> **PROBLEM DETAILS**: Copy every line of the listing exactly.

> **DATA SECTION**:
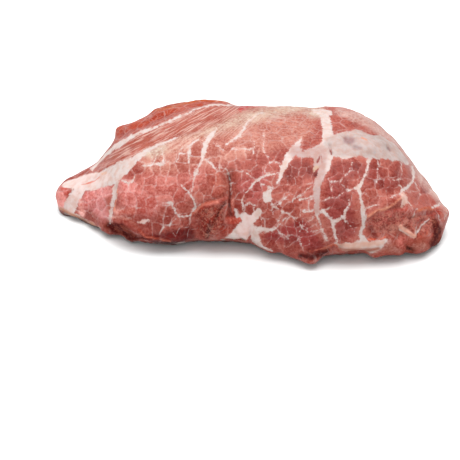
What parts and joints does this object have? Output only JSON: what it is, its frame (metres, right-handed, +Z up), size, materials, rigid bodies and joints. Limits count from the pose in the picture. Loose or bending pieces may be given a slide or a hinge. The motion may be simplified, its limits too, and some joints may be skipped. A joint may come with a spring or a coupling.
{
  "type": "pork presa",
  "caption": "Whole raw pork presa: a plump oval of marbled meat from between shoulder and loin, thin at one end, lying on its flat underside.",
  "frame": {"origin": "on the surface it lies on, under the middle of its length and depth", "axes": "+X along its length towards the blunt end, +Y away from the side that the picture shows, +Z up"},
  "size_m": [0.2312, 0.1232, 0.062],
  "materials": {
    "meat": "moist raw pork, marbled with white fat"
  },
  "bodies": {
    "root": {"presa": "meat"}
  },
  "joints": []
}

> **FULL OUTPUT**:
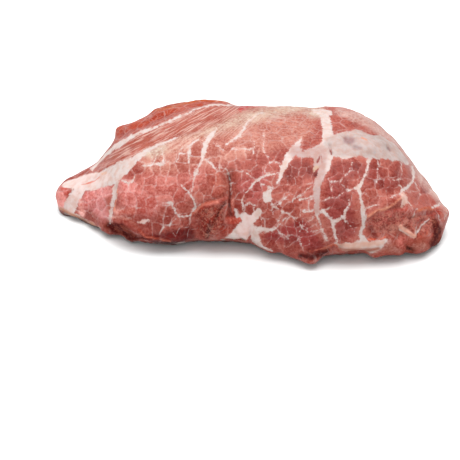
What parts and joints does this object have? Output only JSON: what it is, its frame (metres, right-handed, +Z up), size, materials, rigid bodies and joints. Limits count from the pose in the picture. Loose or bending pieces may be given a slide or a hinge. The motion may be simplified, its limits too, and some joints may be skipped. A joint may come with a spring or a coupling.
{
  "type": "pork presa",
  "caption": "Whole raw pork presa: a plump oval of marbled meat from between shoulder and loin, thin at one end, lying on its flat underside.",
  "frame": {"origin": "on the surface it lies on, under the middle of its length and depth", "axes": "+X along its length towards the blunt end, +Y away from the side that the picture shows, +Z up"},
  "size_m": [0.2312, 0.1232, 0.062],
  "materials": {
    "meat": "moist raw pork, marbled with white fat"
  },
  "bodies": {
    "root": {"presa": "meat"}
  },
  "joints": []
}